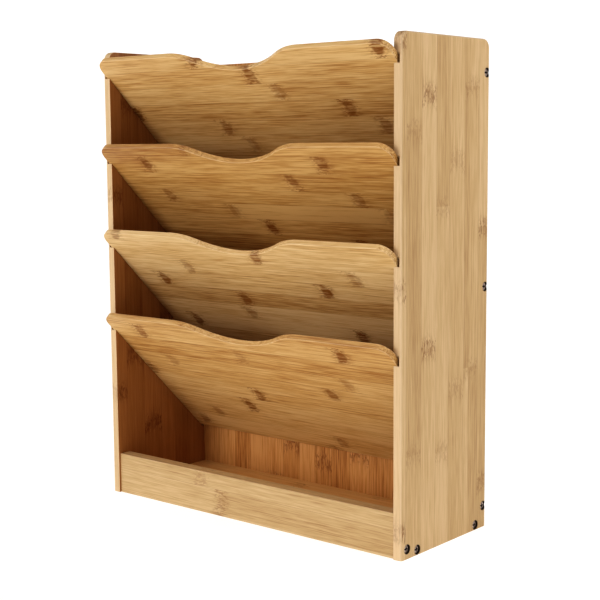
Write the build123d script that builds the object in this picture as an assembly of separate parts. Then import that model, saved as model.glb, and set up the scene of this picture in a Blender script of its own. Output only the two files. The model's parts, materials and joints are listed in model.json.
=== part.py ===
from build123d import *
import os
from math import acos, cos, degrees, radians, sin

# Desktop file sorter: a bamboo carcass with four sloped dividers that slide in grooves.
# X runs across, +Y to the back, +Z up. The origin is the middle of the underside. Sizes in mm.

# Carcass boards
overall_width = 334.0  # over the outer faces of the two side panels
overall_depth = 123.5  # front edge to back edge of a side panel
overall_height = 410.0
side_thickness = 8.0
side_corner_radius = 7.5  # top corners of a side panel, seen from the side
side_outer_round = 2.0  # arris round the outer face of a side panel
sanded_arris = 0.6  # every other arris that a hand can reach
back_thickness = 8.0
back_top_drop = 8.0  # from the top of the side panels down to the back panel's top edge
base_thickness = 8.5
rail_thickness = 12.0
rail_height = 37.0
rail_setback = 2.0  # from the side panels' front edges back to the rail

# Sloped dividers
divider_angle = 44.5  # degrees from horizontal
divider_thickness = 5.2
divider_overhang = 20.0  # up the slope, beyond the front edges of the side panels
divider_corner_radius = 12.0
top_margin = 23.6  # from the side panels' top down to where the top divider leaves them
under_divider_gap = 37.2  # at the back panel, from the base board up to the lowest divider
dip_depth = 18.5  # finger dip in the divider's top edge
dip_radius = 95.0
dip_blend_radius = 55.0  # where the dip runs out into the straight top edge

# Grooves in the side panels
groove_depth = 5.6
groove_play = 0.25  # between each face of a divider and the groove
divider_side_gap = 2.0  # between each end of a divider and the floor of its groove
divider_end_gap = 0.3  # between a seated divider and the back panel
groove_run_out = 0.5  # straight groove beyond the seated divider, before its round end

# Screws
thread_diameter = 3.8
screw_length = 25.0  # under the head
tip_length = 4.0
head_diameter = 7.2
head_height = 2.2
head_rim_height = 1.0
head_sink = 0.8  # from the side panel's outer face down to the head
counterbore_play = 0.2  # round the head
shank_play = 0.2  # round the thread where it passes through the side panel
pilot_play = 0.02  # round the thread where it holds in a board's end
pilot_run_out = 1.0  # pilot hole beyond the screw's tip
cross_length = 4.2
cross_width = 1.2
cross_depth = 1.5
rail_screw_height = 8.0
base_screw_inset = 8.0  # from the base board's front and rear edges
back_low_screw_height = 18.4
back_middle_screw_height = 206.5
back_top_screw_drop = 27.1  # from the top of the side panels

# What follows from those sizes
left, right = -1, 1
half_width = overall_width / 2
half_inner_width = half_width - side_thickness
front_y = -overall_depth / 2
back_y = overall_depth / 2
back_front_y = back_y - back_thickness
rail_front_y = front_y + rail_setback
base_front_y = rail_front_y + rail_thickness
slope_cos = cos(radians(divider_angle))
slope_sin = sin(radians(divider_angle))
seat_run = (back_front_y - divider_end_gap - divider_thickness * slope_sin - front_y) / slope_cos
lowest_mouth = base_thickness + under_divider_gap + seat_run * slope_sin
top_mouth = overall_height - top_margin
divider_names = ["divider_bottom", "divider_lower", "divider_upper", "divider_top"]
mouth_pitch = (top_mouth - lowest_mouth) / (len(divider_names) - 1)
divider_half_width = half_inner_width + groove_depth - divider_side_gap
counterbore_depth = head_sink + head_height

# Each screw's place on a side panel's outer face: the board it holds, then y and z
back_screw_y = back_y - back_thickness / 2
base_screw_z = base_thickness / 2
screws = {
    "rail_screw": ("front_rail", rail_front_y + rail_thickness / 2, rail_screw_height),
    "base_front_screw": ("base_board", base_front_y + base_screw_inset, base_screw_z),
    "base_rear_screw": ("base_board", back_front_y - base_screw_inset, base_screw_z),
    "back_low_screw": ("back_panel", back_screw_y, back_low_screw_height),
    "back_middle_screw": ("back_panel", back_screw_y, back_middle_screw_height),
    "back_top_screw": ("back_panel", back_screw_y, overall_height - back_top_screw_drop),
}


def board(low, high):
    """A square-edged board between two opposite corners."""
    centre = [(a + b) / 2 for a, b in zip(low, high)]
    return Pos(*centre) * Box(*[b - a for a, b in zip(low, high)])


def slope_plane(index):
    """The under face of a divider: x across, y down the slope from the mouth, z up through it."""
    mouth = lowest_mouth + index * mouth_pitch
    return Plane(origin=(0, front_y, mouth), x_dir=(1, 0, 0), z_dir=(0, slope_sin, slope_cos))


def screw_plane(side, name):
    """A screw's place on a side panel's outer face, with z outwards."""
    y, z = screws[name][1:]
    return Plane(origin=(side * half_width, y, z), x_dir=(0, 1, 0), z_dir=(side, 0, 0))


def rod(radius, low, high):
    """A cylinder on the z axis between two heights."""
    return Pos(0, 0, (low + high) / 2) * Cylinder(radius, high - low)


def panel_hole():
    """The stepped hole that a screw needs in a side panel, with z outwards."""
    counterbore = rod(head_diameter / 2 + counterbore_play, -counterbore_depth, side_thickness)
    return counterbore + rod(thread_diameter / 2 + shank_play, -2 * side_thickness, 0)


def pilot_hole():
    """The hole that a screw's thread holds in."""
    bottom = -counterbore_depth - screw_length - pilot_run_out
    return rod(thread_diameter / 2 + pilot_play, bottom, 0)


def drill_ends(part, board_name):
    """Pilot holes in both ends of a board, one for each of its screws."""
    for side in (left, right):
        for name, (held, _, _) in screws.items():
            if held == board_name:
                part -= screw_plane(side, name) * pilot_hole()
    return part


def groove(index):
    """The round-ended space that a divider slides in, as wide as from groove floor to groove floor."""
    width = divider_thickness + 2 * groove_play
    end = seat_run + groove_run_out
    reach = half_inner_width + groove_depth
    middle = divider_thickness / 2
    slot = Pos(0, (end - divider_overhang) / 2, middle) * Box(2 * reach, end + divider_overhang, width)
    slot += Pos(0, end, middle) * Rot(0, 90, 0) * Cylinder(width / 2, 2 * reach)
    return slope_plane(index) * slot


def edges_round_face(panel, side, face_number):
    """The edges of a side panel's inner (0) or outer (1) face, but for the one it stands on."""
    inner_and_outer = panel.faces().filter_by(Axis.X).sort_by(Axis.X)[::side]
    return inner_and_outer[face_number].edges().sort_by(Axis.Z)[1:]


def side_panel(side):
    low_x, high_x = sorted((side * half_inner_width, side * half_width))
    panel = board((low_x, front_y, 0), (high_x, back_y, overall_height))
    panel = fillet(panel.edges().filter_by(Axis.X).group_by(Axis.Z)[-1], side_corner_radius)
    panel = fillet(edges_round_face(panel, side, 1), side_outer_round)
    panel = fillet(edges_round_face(panel, side, 0), sanded_arris)
    for index in range(len(divider_names)):
        panel -= groove(index)
    for name in screws:
        panel -= screw_plane(side, name) * panel_hole()
    return panel


def back_panel():
    top = overall_height - back_top_drop
    part = board((-half_inner_width, back_front_y, 0), (half_inner_width, back_y, top))
    part = fillet(part.edges().filter_by(Axis.X).group_by(Axis.Z)[-1], sanded_arris)
    return drill_ends(part, "back_panel")


def base_board():
    part = board((-half_inner_width, base_front_y, 0), (half_inner_width, back_front_y, base_thickness))
    return drill_ends(part, "base_board")


def front_rail():
    part = board((-half_inner_width, rail_front_y, 0), (half_inner_width, base_front_y, rail_height))
    part = fillet(part.edges().filter_by(Axis.X).group_by(Axis.Z)[-1], sanded_arris)
    return drill_ends(part, "front_rail")


def divider_outline():
    """A divider seen square on, y down the slope from the mouth."""
    top = -divider_overhang
    bottom = seat_run
    turn = degrees(acos(1 - dip_depth / (dip_radius + dip_blend_radius)))
    dip_half_width = (dip_radius + dip_blend_radius) * sin(radians(turn))
    dip_centre = (0, top + dip_depth - dip_radius)
    corner_x = divider_half_width - divider_corner_radius
    corner_y = top + divider_corner_radius
    blend_y = top + dip_blend_radius
    edges = [
        CenterArc((-corner_x, corner_y), divider_corner_radius, 180, 90),
        Line((-corner_x, top), (-dip_half_width, top)),
        CenterArc((-dip_half_width, blend_y), dip_blend_radius, 270, turn),
        CenterArc(dip_centre, dip_radius, 90 - turn, 2 * turn),
        CenterArc((dip_half_width, blend_y), dip_blend_radius, 270 - turn, turn),
        Line((dip_half_width, top), (corner_x, top)),
        CenterArc((corner_x, corner_y), divider_corner_radius, 270, 90),
        Line((divider_half_width, corner_y), (divider_half_width, bottom)),
        Line((divider_half_width, bottom), (-divider_half_width, bottom)),
        Line((-divider_half_width, bottom), (-divider_half_width, corner_y)),
    ]
    return make_face(edges)


def divider(index):
    blank = extrude(divider_outline(), divider_thickness)
    flat_faces = blank.faces().filter_by(Axis.Z)
    blank = fillet([edge for face in flat_faces for edge in face.edges()], sanded_arris)
    return slope_plane(index) * blank


def screw(side, name):
    """A pan head with a cross recess on a plain shank, with z outwards."""
    seat = -counterbore_depth
    tip = seat - screw_length
    shoulder = tip + tip_length
    shank_radius = thread_diameter / 2
    half_head = head_diameter / 2
    head_top = seat + head_height
    dome = head_height - head_rim_height
    profile = make_face([
        Polyline((0, head_top), (0, tip), (shank_radius, shoulder), (shank_radius, seat),
                 (half_head, seat), (half_head, seat + head_rim_height)),
        EllipticalCenterArc((0, seat + head_rim_height), half_head, dome, arc_size=90),
    ])
    body = revolve(Plane.XZ * profile, Axis.Z)
    for angle in (0, 90):
        cut = Rot(0, 0, angle) * Box(cross_length, cross_width, 2 * cross_depth)
        body -= Pos(0, 0, head_top) * cut
    return screw_plane(side, name) * body


def make_nodes():
    nodes = {
        "left_side_panel": side_panel(left),
        "right_side_panel": side_panel(right),
        "back_panel": back_panel(),
        "base_board": base_board(),
        "front_rail": front_rail(),
    }
    for index, name in enumerate(divider_names):
        nodes[name] = divider(index)
    for side, side_name in ((left, "left"), (right, "right")):
        for name in screws:
            nodes[f"{name}_{side_name}"] = screw(side, name)
    return nodes


os.makedirs("parts", exist_ok=True)
for node, shape in make_nodes().items():
    export_step(shape, f"parts/{node}.step")
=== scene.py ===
import json
from math import atan2, cos, pi, radians, sin

import bmesh
import bpy
from mathutils import Matrix, Vector


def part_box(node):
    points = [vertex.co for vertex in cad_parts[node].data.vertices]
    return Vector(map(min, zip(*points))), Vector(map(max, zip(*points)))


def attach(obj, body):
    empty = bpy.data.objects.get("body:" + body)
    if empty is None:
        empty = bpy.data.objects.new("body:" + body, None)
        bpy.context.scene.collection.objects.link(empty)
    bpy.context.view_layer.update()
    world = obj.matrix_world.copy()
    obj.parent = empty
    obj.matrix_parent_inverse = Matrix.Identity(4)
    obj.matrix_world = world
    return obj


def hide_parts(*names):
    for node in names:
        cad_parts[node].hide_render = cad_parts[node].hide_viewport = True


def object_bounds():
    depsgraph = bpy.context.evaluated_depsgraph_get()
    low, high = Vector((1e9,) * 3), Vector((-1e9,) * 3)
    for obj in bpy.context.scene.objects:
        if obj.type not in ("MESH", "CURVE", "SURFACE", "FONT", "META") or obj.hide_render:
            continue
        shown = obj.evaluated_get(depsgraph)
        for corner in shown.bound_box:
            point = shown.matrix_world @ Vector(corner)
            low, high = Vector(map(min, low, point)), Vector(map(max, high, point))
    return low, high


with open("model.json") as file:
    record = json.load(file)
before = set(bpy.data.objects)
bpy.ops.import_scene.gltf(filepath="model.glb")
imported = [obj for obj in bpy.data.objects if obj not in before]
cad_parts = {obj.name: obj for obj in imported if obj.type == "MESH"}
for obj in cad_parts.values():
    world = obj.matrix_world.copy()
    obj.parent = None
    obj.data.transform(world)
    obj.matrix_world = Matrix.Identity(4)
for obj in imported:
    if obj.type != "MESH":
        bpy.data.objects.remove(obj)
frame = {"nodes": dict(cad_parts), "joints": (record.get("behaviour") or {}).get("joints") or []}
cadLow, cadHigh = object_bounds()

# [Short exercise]
The lines to extract from the data above begin with the line containing "for side, side_name" and end with the line containing "cad_parts[node].hide_render = cad_parts[node].hide_viewport". Extract them exactly, including both.

# [Solution]
    for side, side_name in ((left, "left"), (right, "right")):
        for name in screws:
            nodes[f"{name}_{side_name}"] = screw(side, name)
    return nodes


os.makedirs("parts", exist_ok=True)
for node, shape in make_nodes().items():
    export_step(shape, f"parts/{node}.step")
=== scene.py ===
import json
from math import atan2, cos, pi, radians, sin

import bmesh
import bpy
from mathutils import Matrix, Vector


def part_box(node):
    points = [vertex.co for vertex in cad_parts[node].data.vertices]
    return Vector(map(min, zip(*points))), Vector(map(max, zip(*points)))


def attach(obj, body):
    empty = bpy.data.objects.get("body:" + body)
    if empty is None:
        empty = bpy.data.objects.new("body:" + body, None)
        bpy.context.scene.collection.objects.link(empty)
    bpy.context.view_layer.update()
    world = obj.matrix_world.copy()
    obj.parent = empty
    obj.matrix_parent_inverse = Matrix.Identity(4)
    obj.matrix_world = world
    return obj


def hide_parts(*names):
    for node in names:
        cad_parts[node].hide_render = cad_parts[node].hide_viewport = True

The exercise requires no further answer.